Changing the culture
Silvert, whose defense of Gerard Puana exposed the Kealohas’ corruption, has written a book titled, “The Mailbox Conspiracy: The Inside Story of the Greatest Corruption Case in Hawaii History.”
Because of his role in the Kealoha case, Silvert hears from people in Hawaii who allege similar graft and corruption and want his help.
Silvert grew up in New Jersey and Philadelphia, where he started his career as a federal public defender. He said Hawaii’s level of corruption is not nearly as widespread as it is in other big cities.
“But people (in Hawaii) want to say, ‘This is a few bad apples and they’re gone.’ That’s not correct. It’s systemic.”
Chesney-Lind, the criminologist, said the corruption in Hawaii at high levels of power is particularly troubling.
“We have key players in the criminal justice system, like our former prosecutor, who are under scrutiny and, in some cases, under lock and key,” she said. “No, it’s not New Jersey. But it’s not uncommon.”
There are no shortage of proposals to reduce the opportunities for corruption. They include implementing reforms at the state and city ethics commissions, such as adding staffing and autonomy, and changing who appoints commission members.
Campaign spending laws and penalties could be tightened, including a ban on any politician serving in office who violates campaign spending laws, and establishing term limits would prevent lawmakers from staying in office for sometimes decades.

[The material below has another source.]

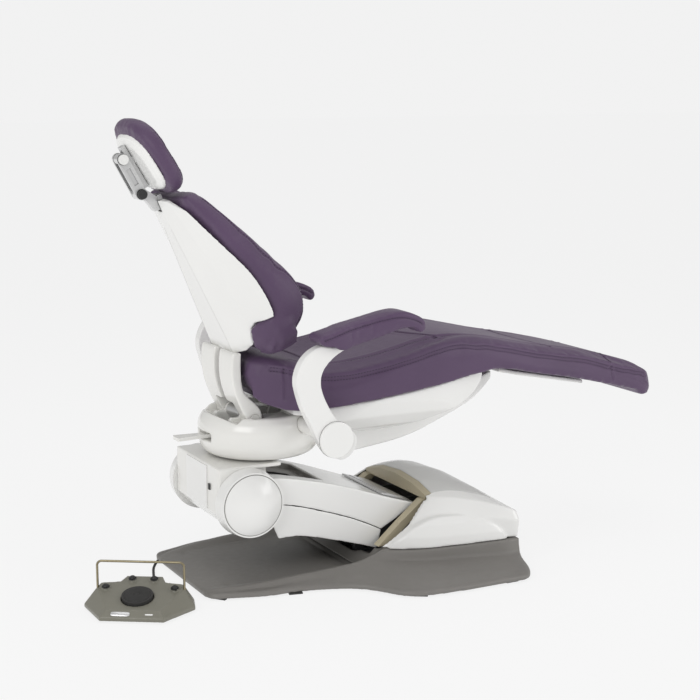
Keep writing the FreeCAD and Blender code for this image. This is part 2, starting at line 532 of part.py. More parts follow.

Also, voters should be encouraged to pressure candidates running for re-election this year to make true oversight reforms.
Following the Kealoha convictions, Silvert said there were plenty of promises of ethics reforms and oversight, but little progress. He believes changes can begin if a younger generation of progressive candidates gets elected to the Legislature this year.
With the 2022 election just months away and another round of scandals unfolding in real time, “now we have another chance to change the culture here,” according to Silvert. “I’m hopeful that the public will force our politicians to change.”